--- BEGIN Information supplied ---
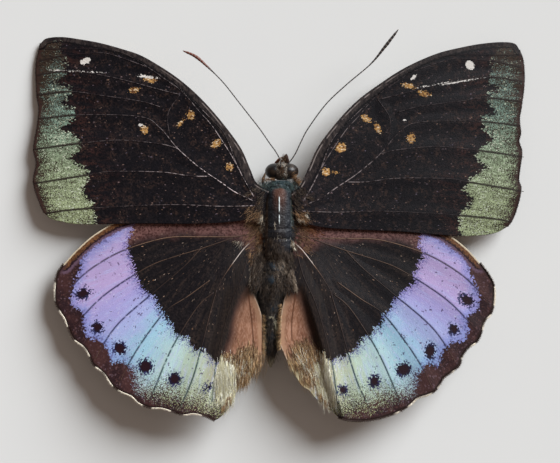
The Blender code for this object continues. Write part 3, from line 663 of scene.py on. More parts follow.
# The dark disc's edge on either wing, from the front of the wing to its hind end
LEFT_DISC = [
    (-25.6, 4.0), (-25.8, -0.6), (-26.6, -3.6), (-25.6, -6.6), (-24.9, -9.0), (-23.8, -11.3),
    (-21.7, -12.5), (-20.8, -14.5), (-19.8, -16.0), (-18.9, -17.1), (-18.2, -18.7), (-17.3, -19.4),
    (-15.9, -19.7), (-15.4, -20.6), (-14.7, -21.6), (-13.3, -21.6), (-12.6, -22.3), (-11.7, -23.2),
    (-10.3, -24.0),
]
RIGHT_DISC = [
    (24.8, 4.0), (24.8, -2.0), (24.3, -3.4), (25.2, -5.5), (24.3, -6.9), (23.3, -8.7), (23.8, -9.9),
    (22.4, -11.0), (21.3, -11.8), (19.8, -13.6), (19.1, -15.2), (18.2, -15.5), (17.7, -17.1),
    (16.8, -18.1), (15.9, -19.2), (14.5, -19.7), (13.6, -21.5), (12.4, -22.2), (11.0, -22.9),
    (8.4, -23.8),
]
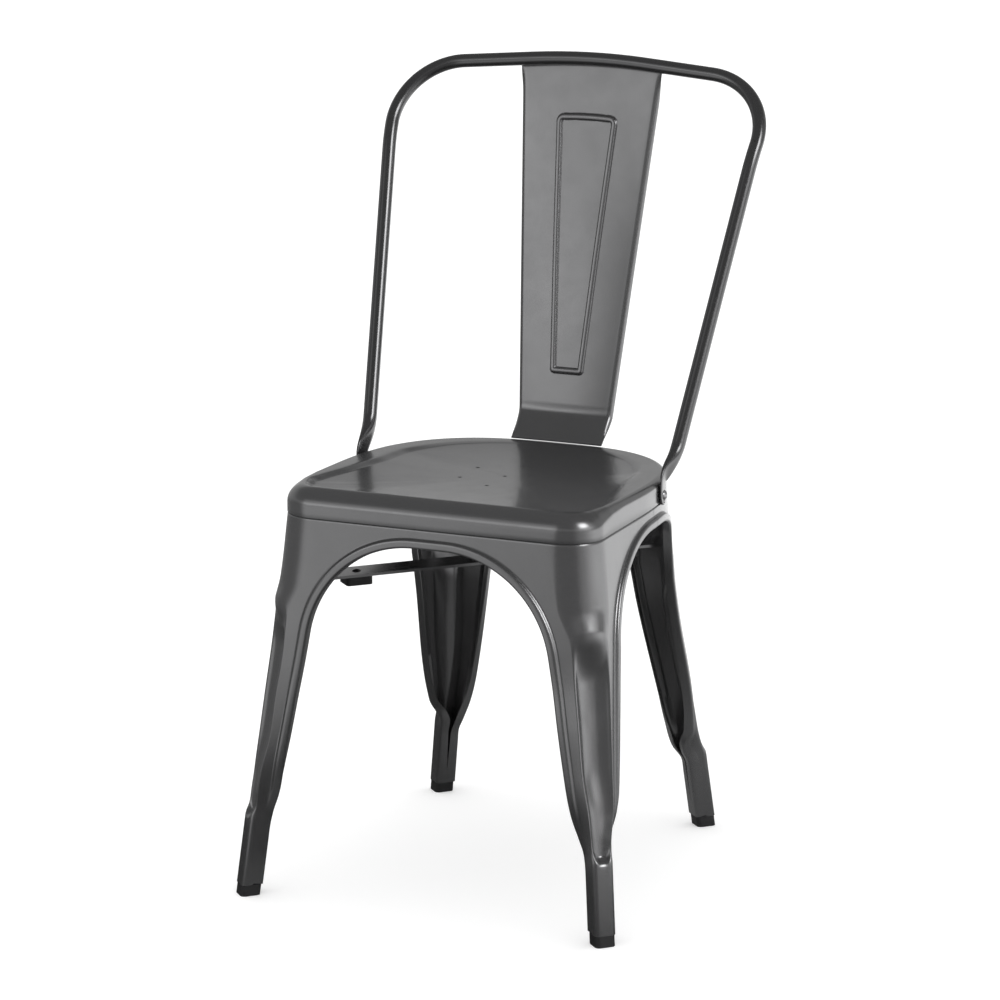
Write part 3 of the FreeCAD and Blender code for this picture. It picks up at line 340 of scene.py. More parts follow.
--- END Information supplied ---
§ Aim
Output the entries verbatim.

§ Result
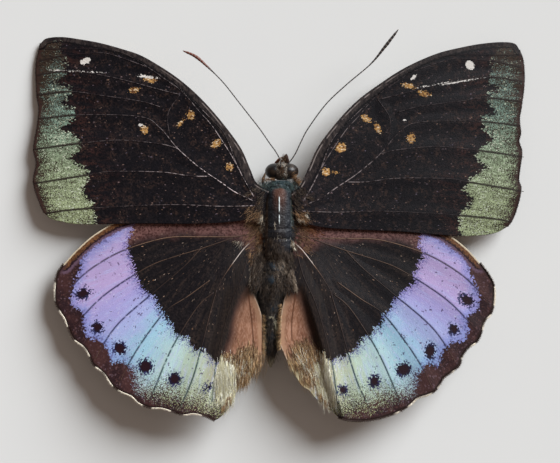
The Blender code for this object continues. Write part 3, from line 663 of scene.py on. More parts follow.
# The dark disc's edge on either wing, from the front of the wing to its hind end
LEFT_DISC = [
    (-25.6, 4.0), (-25.8, -0.6), (-26.6, -3.6), (-25.6, -6.6), (-24.9, -9.0), (-23.8, -11.3),
    (-21.7, -12.5), (-20.8, -14.5), (-19.8, -16.0), (-18.9, -17.1), (-18.2, -18.7), (-17.3, -19.4),
    (-15.9, -19.7), (-15.4, -20.6), (-14.7, -21.6), (-13.3, -21.6), (-12.6, -22.3), (-11.7, -23.2),
    (-10.3, -24.0),
]
RIGHT_DISC = [
    (24.8, 4.0), (24.8, -2.0), (24.3, -3.4), (25.2, -5.5), (24.3, -6.9), (23.3, -8.7), (23.8, -9.9),
    (22.4, -11.0), (21.3, -11.8), (19.8, -13.6), (19.1, -15.2), (18.2, -15.5), (17.7, -17.1),
    (16.8, -18.1), (15.9, -19.2), (14.5, -19.7), (13.6, -21.5), (12.4, -22.2), (11.0, -22.9),
    (8.4, -23.8),
]
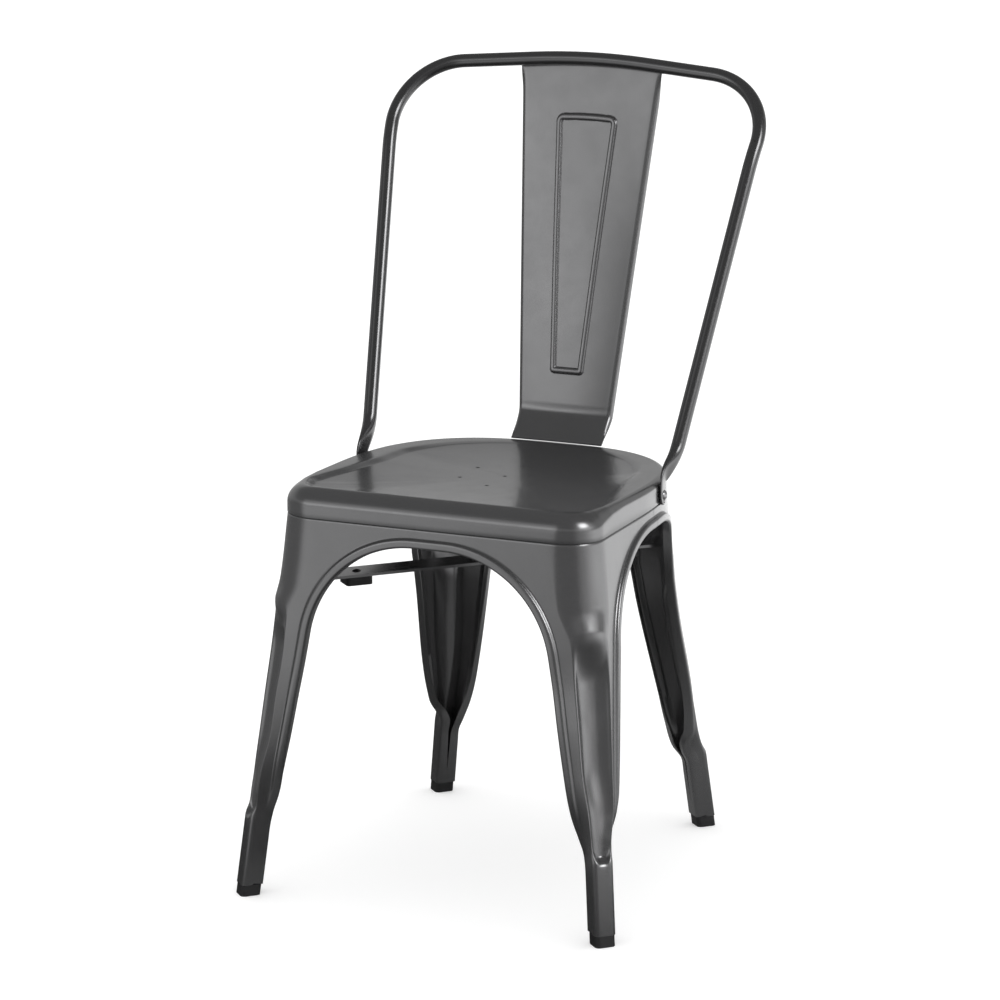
Write part 3 of the FreeCAD and Blender code for this picture. It picks up at line 340 of scene.py. More parts follow.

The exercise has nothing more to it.